• **Given records**:
-----
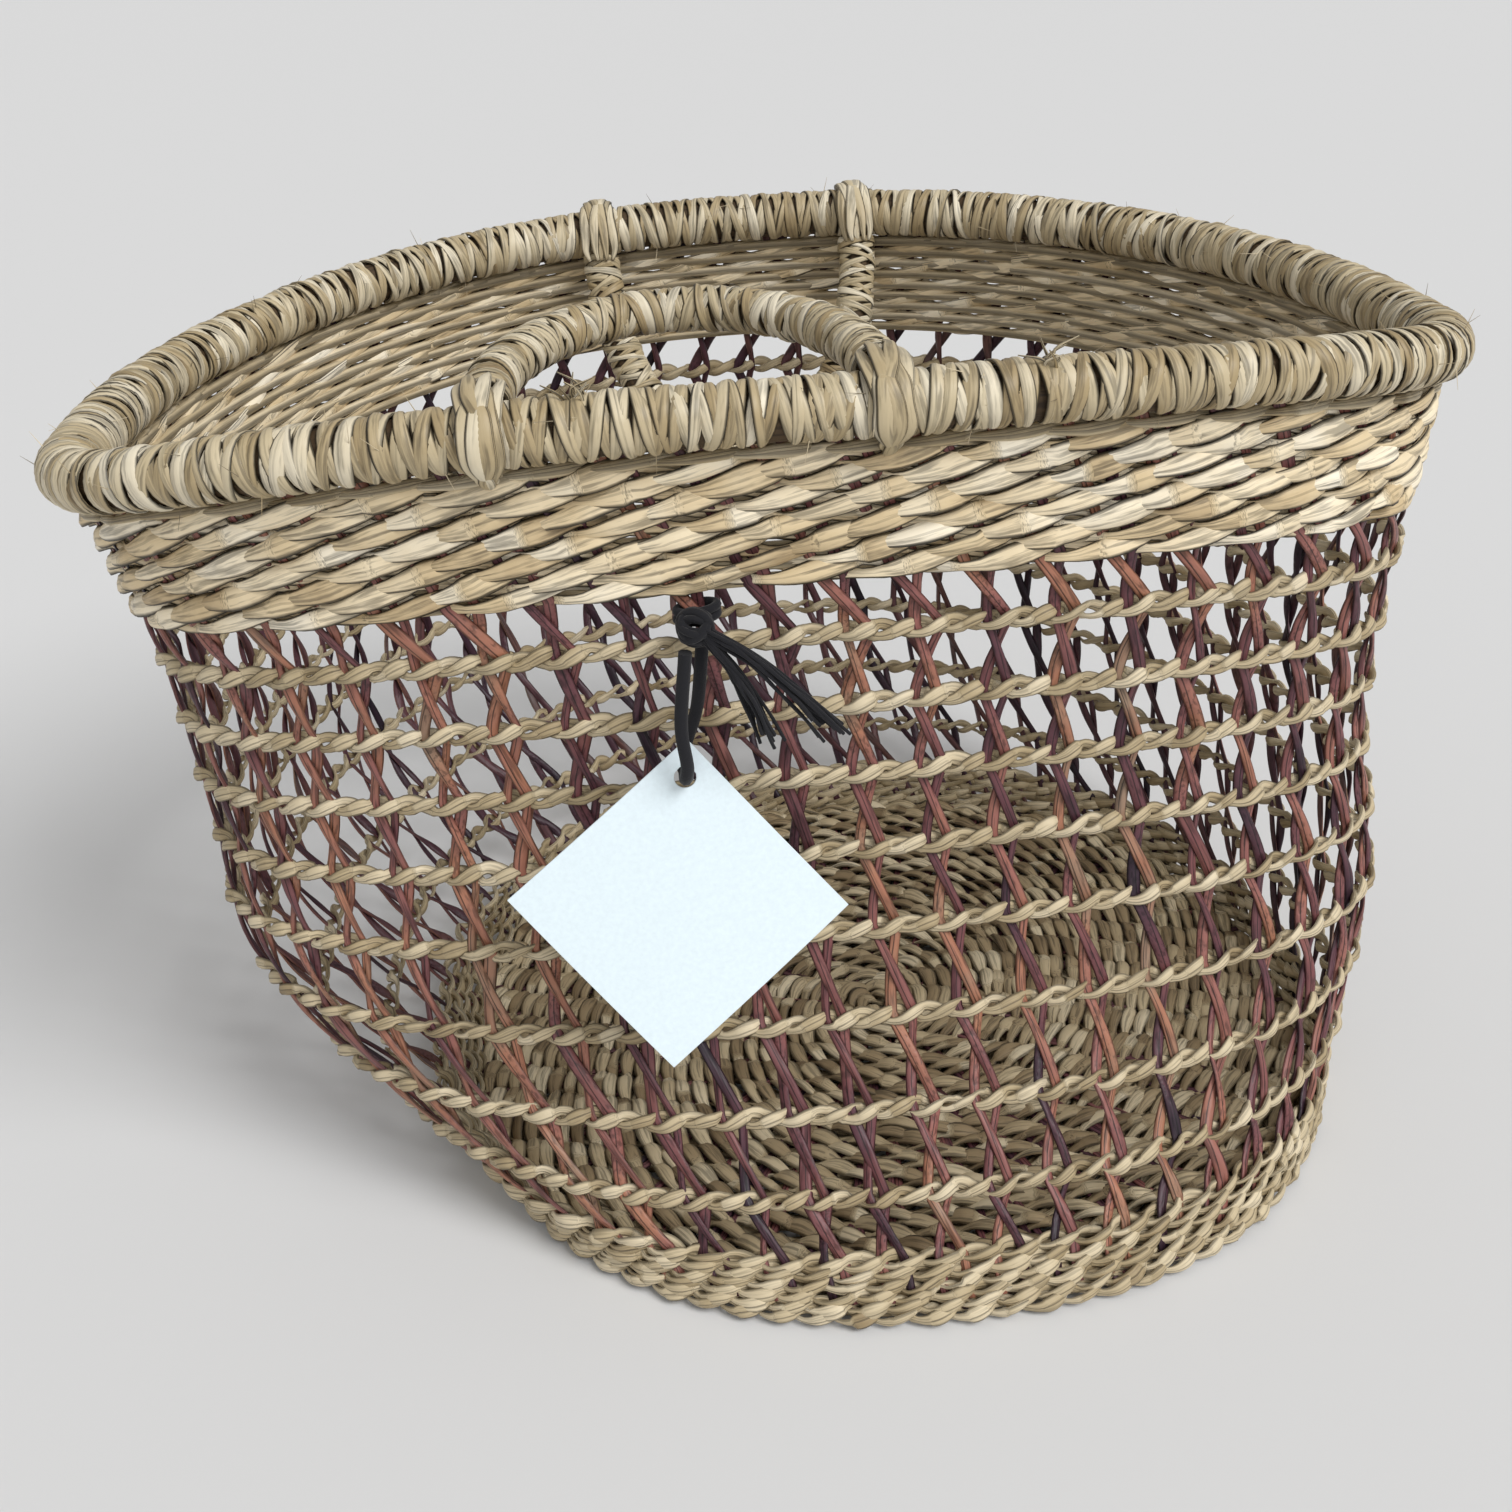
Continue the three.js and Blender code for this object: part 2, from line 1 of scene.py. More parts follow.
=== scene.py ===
# %% [markdown]
# # A twined rush basket
# The real basket is made of seagrass strands twisted in pairs round dark rush stakes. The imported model
# gives the frame, and every strand here lies on the same wall, so this first cell loads it.

# %% Load the frame
import math
import bmesh
import bpy
import numpy as np
from mathutils import Matrix, Vector


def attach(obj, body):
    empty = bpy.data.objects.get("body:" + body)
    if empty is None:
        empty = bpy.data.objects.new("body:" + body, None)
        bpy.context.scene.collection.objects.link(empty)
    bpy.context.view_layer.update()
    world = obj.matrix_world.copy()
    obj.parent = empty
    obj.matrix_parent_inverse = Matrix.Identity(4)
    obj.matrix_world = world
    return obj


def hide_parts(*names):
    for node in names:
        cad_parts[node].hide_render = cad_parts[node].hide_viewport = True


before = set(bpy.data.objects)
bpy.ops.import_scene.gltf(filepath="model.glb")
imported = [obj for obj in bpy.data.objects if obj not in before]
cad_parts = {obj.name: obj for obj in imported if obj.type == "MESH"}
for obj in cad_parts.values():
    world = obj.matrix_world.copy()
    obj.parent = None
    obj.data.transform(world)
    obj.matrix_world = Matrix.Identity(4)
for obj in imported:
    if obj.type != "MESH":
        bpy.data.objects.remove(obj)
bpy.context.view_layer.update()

MM = 0.001
UP = np.array([0.0, 0.0, 1.0])
rng = np.random.default_rng(7)

# %% [markdown]
# The camera comes first, because everything is judged through it. Its place and turns were found by fitting
# the rim, the rows and the stakes of the photograph, and the focal length is written for a picture 1512
# pixels wide.

# %% Camera
CAMERA_PLACE = Vector((-0.07327, -0.4327, 0.33413))
CAMERA_YAW = 0.084
CAMERA_PITCH = -0.502
CAMERA_ROLL = -0.036
PICTURE_PIXELS = 1512
FOCAL_PIXELS = 1750.3
NEAREST_SEEN = 0.01


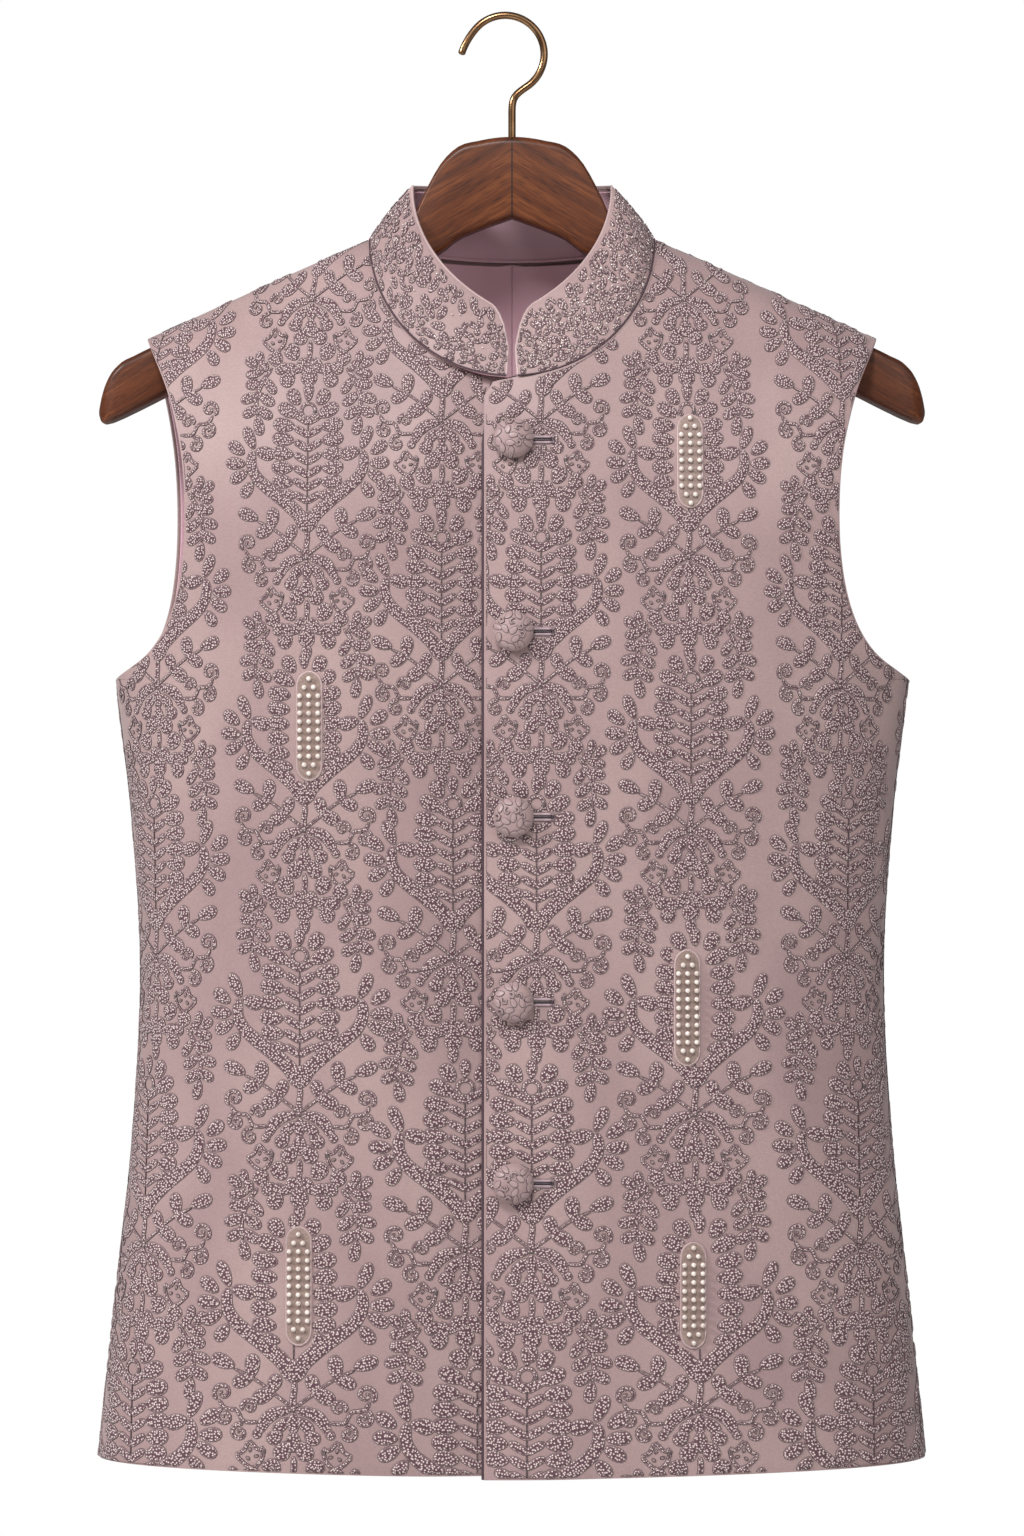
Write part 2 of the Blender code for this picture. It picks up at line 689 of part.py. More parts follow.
-----
• **Required task**: From the data above, copy each line that holds "None".

• **Finished exercise**:
    if empty is None:
        empty = bpy.data.objects.new("body:" + body, None)
    obj.parent = None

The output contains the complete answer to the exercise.